A scene from Hamlet, but who wrote it, Shakespeare or Bacon? 'Costume design-sketch, Shakespeare: Hamlet, Act I, father of Hamlet and the spirit warriors,' ECLAP, e-library for Performing Arts, public domain

A scene from Hamlet, but who wrote it, Shakespeare or Bacon? ‘Costume design-sketch, Shakespeare: Hamlet, Act I, father of Hamlet and the spirit warriors,’ ECLAP, e-library for Performing Arts, In Copyright

This isn’t the only unusual claim about Bacon’s life.  He is also thought to have been a member of secret societies. He is alleged to have had connections with the fraternity of Freemasons and German secret philosophical society, the Rosicrucians. While there are scholars who don’t believe this, others think that he was part of other closed intellectual movements, which he joined motivated by his passion for the advancement of  learning. His motto certainly bears this out: bene visit qui bene latuit – one lives best by the hidden life.

'An archangel revealing the physical nature of the universe to a group of natural philosophers and mathematicians' (including Bacon)  Wellcome Library, CC-BY-NC

‘An archangel revealing the physical nature of the universe to a group of natural philosophers and mathematicians’ (including Bacon) Wellcome Collection, CC BY

His death, aged 65,  has a touch of irony to it. One day in April 1626,  Bacon took a walk in the snow. Whilst on this walk, he had the idea of freezing meat to preserve it. He immediately bought a fowl and stuffed it with snow, whereupon he contracted pneumonia and died just a few days later.  In a letter Bacon wrote on his deathbed to his friend Lord Arundel, he said, ‘As for the experiment itself, it succeeded excellently well.’
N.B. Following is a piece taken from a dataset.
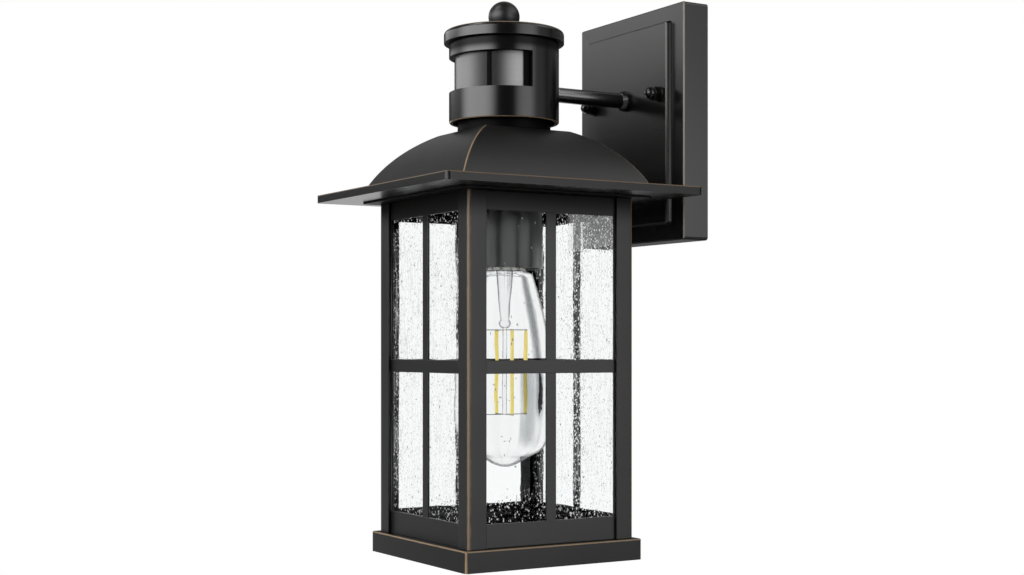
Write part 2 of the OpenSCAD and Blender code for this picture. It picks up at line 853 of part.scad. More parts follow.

So to conclude, we wish Sir Francis Bacon a happy birthday and thank him for research methodology, Shakespeare’s plays, and frozen food.

16 thoughts on “Francis Bacon, Shakespeare and Secret Societies

  1. It is quite evident that William Shakspere could not, unaided, have produced the immortal writings bearing his name. He did not possess the necessary literary culture, for the town of Stratford where he was reared contained no school capable of imparting the higher forms of learning reflected in the writings ascribed to him.

    1. I would not hold him guilty in the totality of the writings, so acclaimed to his name, your explanation has a high degree of credibility.

  2. Shakespeare was a respected poet and playwright in his own day, but his reputation did not rise to its present heights until the 19th century.
    His plays remain highly popular today and are constantly studied, performed, and reinterpreted in diverse cultural and political contexts throughout the world.

  3. Just about everyone has probably heard of Shakespeare and either read or watched or listened to something based on at least one of his scripts but not everyone has heard of Sir Francis Bacon. Bacon truly was a fascinating and extremely intelligent man and i would recommend visiting the link above to find out more about him if you dont already know. Another great article from Europeana!

  4. As an older female i have recently come to be convinced that Francis Bacon was indeed the Master of the Shake-speare Atelier. He being a supremely gifted man of the highest birth, had many friends with talent akin to his, with many who shared his developing world view, re educating the masses, which they helped along through the Plays, thereby expanding the English Language and promoting insights to the human condition.

    There is so much to Lord Bacon and the life he led in such a difficult, cruel and debauched era – much like our own! That’s why he/Shakespeare is so relevant in any times.

  5. Francis Bacon called himself a “concealed poet” and upon his death or disappearance he was lauded as Chancellor of Parnassus, the mount of the muse. To really know with every fabric of your being that Bacon was the author of what is called the Shakspeare plays can not be acquired instantaneously. It is the greatest detective story I know. As a beginning I suggest the article in Manly P. Hall’s massive book Encyclopedic Outline of Hermetic, Quabalistic and Rosicrucianism Symbolic Philosophy and his essay reprinted in Hall’s collective works entitled “Francis Bacon the Concealed Poet.” There are many ways to approach the subject thereafter, cryptographically, by text comparison, by simultaneous development of ideas as best can be made by the dating of the plays and Bacon’s evolution, and finally by learning the sources of the plays themselves, frequently unknown in English. The author of the plays exceeds in erudition all his contemporaries and as a highly placed member of the court he had access to details of the English Kings only subsequently verified. I call Rouse a professional lier and Harold Bloom a windbag, both of which ridicule an inquiry into the true authorship of the plays. The time will come for the truth to be more commonplace.

  6. Do you know about the hypothesis of Professor Marina Litvinova from Moscow (author of the book in Russian “Justification of Shakespeare”, 2008) that is two people: Bacon (great thinker) and his pupil Roger Manners 5th Earl of Rutland (great poet).?

  7. Very confusing in the beginning of this article when you stated that he was born on this day. Would have been much easier for you to just include the date instead of making the reader check when the article was made. It was not much of a hassle to do, but just for future reference, make sure you include the data right in the text rather then making the reader execute an extra step to figure out what date it is. Good article, though.

  8. I love the figurative language and the use of logos and pathos throughout the entirety of this exquisite piece of literature. I one day hope that the publisher can turn this into a 5000 page book to enhance my knowledge on this article.

  9. In early schooldays, boorish tutors foisted on the young Shakespearian experiences of a life they had yet to experience. Explain please how a person of six years standing can understand “For in my thoughts thy eternal summer will not fade. Nor lose possession of that fairness thou didst own.”